The Golden Rule pervades cultures and religions throughout world history as the ideal of human behavior. It’s always phrased prescriptively, as something you ought to do: “Do unto others as you would have them do unto you”, or in negative terms, “do not do to others what you would not have them do unto you”.
It’s interesting (to me anyway – but, it’s my blog) to consider what a descriptive phrasing of it might be: “as you do unto others so will they do unto you – and/or someone else”.
Humans are an extremely social animal. We base our behavior on what those around us do – and so does everyone else. This means that you have more influence than you’ve probably realized. When you’re out in public, everything you do sets an example to those around you.
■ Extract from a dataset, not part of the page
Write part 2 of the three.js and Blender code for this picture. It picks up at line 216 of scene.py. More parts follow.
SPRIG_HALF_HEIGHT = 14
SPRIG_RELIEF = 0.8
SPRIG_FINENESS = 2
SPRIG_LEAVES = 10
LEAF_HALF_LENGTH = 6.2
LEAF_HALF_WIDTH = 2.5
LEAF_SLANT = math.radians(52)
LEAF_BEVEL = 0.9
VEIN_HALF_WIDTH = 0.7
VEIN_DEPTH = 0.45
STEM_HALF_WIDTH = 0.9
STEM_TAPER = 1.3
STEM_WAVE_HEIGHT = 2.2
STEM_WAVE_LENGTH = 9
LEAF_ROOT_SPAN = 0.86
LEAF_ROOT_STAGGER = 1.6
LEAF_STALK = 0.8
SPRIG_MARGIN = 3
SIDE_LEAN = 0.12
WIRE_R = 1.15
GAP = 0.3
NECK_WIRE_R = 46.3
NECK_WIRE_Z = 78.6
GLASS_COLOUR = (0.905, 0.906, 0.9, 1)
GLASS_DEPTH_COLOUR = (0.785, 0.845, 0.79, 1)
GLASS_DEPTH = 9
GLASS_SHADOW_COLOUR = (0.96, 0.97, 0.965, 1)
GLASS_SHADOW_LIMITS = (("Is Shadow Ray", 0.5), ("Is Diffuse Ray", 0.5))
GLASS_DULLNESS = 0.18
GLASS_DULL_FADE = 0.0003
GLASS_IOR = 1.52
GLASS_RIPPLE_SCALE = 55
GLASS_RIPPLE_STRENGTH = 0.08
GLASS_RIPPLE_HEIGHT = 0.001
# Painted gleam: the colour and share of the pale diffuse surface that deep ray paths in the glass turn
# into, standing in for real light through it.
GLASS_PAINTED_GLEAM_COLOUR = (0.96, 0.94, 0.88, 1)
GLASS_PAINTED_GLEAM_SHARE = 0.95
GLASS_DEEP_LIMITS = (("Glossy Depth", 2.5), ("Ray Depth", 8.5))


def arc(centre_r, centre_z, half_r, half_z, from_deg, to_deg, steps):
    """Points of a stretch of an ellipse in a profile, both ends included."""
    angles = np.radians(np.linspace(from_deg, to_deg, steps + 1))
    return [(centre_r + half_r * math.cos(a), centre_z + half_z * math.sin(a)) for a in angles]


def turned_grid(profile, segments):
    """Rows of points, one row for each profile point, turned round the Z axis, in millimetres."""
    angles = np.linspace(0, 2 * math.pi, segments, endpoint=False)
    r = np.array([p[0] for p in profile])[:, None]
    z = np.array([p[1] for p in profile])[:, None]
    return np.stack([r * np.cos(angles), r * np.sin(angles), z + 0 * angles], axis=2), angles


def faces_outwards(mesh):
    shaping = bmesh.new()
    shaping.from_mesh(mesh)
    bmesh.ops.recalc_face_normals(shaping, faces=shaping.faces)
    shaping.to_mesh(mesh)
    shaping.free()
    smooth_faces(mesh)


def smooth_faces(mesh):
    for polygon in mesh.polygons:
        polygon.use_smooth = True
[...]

If you throw away a piece of litter from a parking lot, hold the door for the next person, keep clear of a driveway when you have to stop for a light so that others can make their turn, or return your grocery cart to the corral instead of leaving it between cars, you make it more likely that others will do these things too – or the opposite, if you are seen not to do them. These seem insignificant but it is little things like this that can actually make a big difference in someone else’s day, and in how they treat the next person they come across. A small stone makes ripples that reach across an entire pond…
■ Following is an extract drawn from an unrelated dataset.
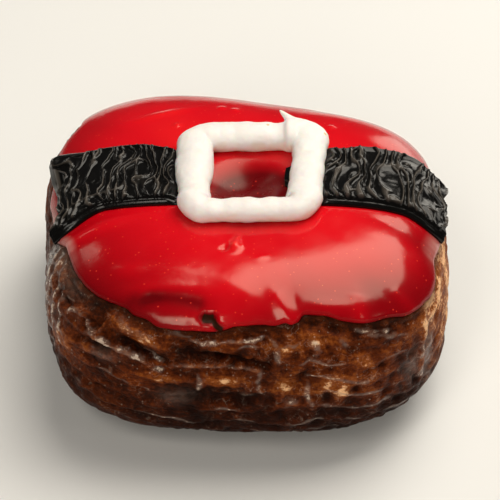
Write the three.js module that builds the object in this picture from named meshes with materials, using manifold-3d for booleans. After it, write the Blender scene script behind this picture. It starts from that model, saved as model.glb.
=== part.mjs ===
// Croissant doughnut, iced on top, with a piped belt in two lengths and a piped buckle.
// Millimetres, +Z up. The belt runs along X, and the doughnut rests on the flat of its base at z = 0.
import * as THREE from "three";
import { mergeVertices } from "three/addons/utils/BufferGeometryUtils.js";
import Module from "manifold-3d";

// The whole form, out to the skin of the icing
const HALF_WIDTH = 45; // along X
const HALF_FRONT = 45.2; // towards -Y
const HALF_BACK = 42.3; // towards +Y
const TOP_SQUARENESS = 3.3; // power of the plan's rounded square at the top
const BASE_SQUARENESS = 3.1;
const WAIST_Z = 15.8; // height of the widest place
const CROWN = 26.5; // from the waist up to the middle of the top
const CROWN_POWER = 3.9; // how square the shoulder is
const BELLY_POWER = 2.4; // how square the lower edge is
const CROWN_TILT = 2.2; // the top stands this much higher at +X than at the middle
const FLAT_SHARE = 0.45; // of the base that is flat
const LOBES = [
  { waves: 1, share: 0.05, peak: 171 },
  { waves: 2, share: 0.054, peak: 135 },
  { waves: 3, share: 0.031, peak: 7 },
];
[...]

If you merely smile at someone, they will almost infallibly smile back. It’s such a simple easy thing, that it seems difficult to believe what a profound impact smiling can have.
According to the 1998 article “Effects of Self-Generated Facial Expressions on Mood”, by C.L. Kleinke, T.R. Peterson, and T.R. Rutledgein in Journal of Personality and Social Psychology, 74, pp. 272-279:
A number of research studies have shown that making a facial expression, such as a smile, can produce effects on the body that are similar to those that result from the actual emotion, such as happiness.
As found in other studies, facial expressions did affect the participants’ mood: Mood did not change in the control group who simply viewed the expressions. Participants who matched the positive expressions experienced a positive change in mood (they were in a more positive mood after making positive facial expressions) and participants who matched the negative expressions experienced a negative change in mood.
And from “Happiness helps people stay healthy”, New Scientist, 18 April 2005, by Shaoni Bhattacharya:
Previous studies have shown that depression is associated with health problems compared to average emotional states. But few studies have looked at the effects of positive moods on health. Now, researchers at University College London, UK, have linked everyday happiness with healthier levels of important body chemicals, such as the stress hormone cortisol.
Feeling happy has other physiological benefits as well – decrease in blood pressure, release of endorphins – that help your body stay healthy. You can make both yourself and someone else actually feel happier, and healthier, just by smiling at them (as long as they smile back!). And since they’re now feeling happy, they’ll probably smile at the next person they see, and so on. Try it!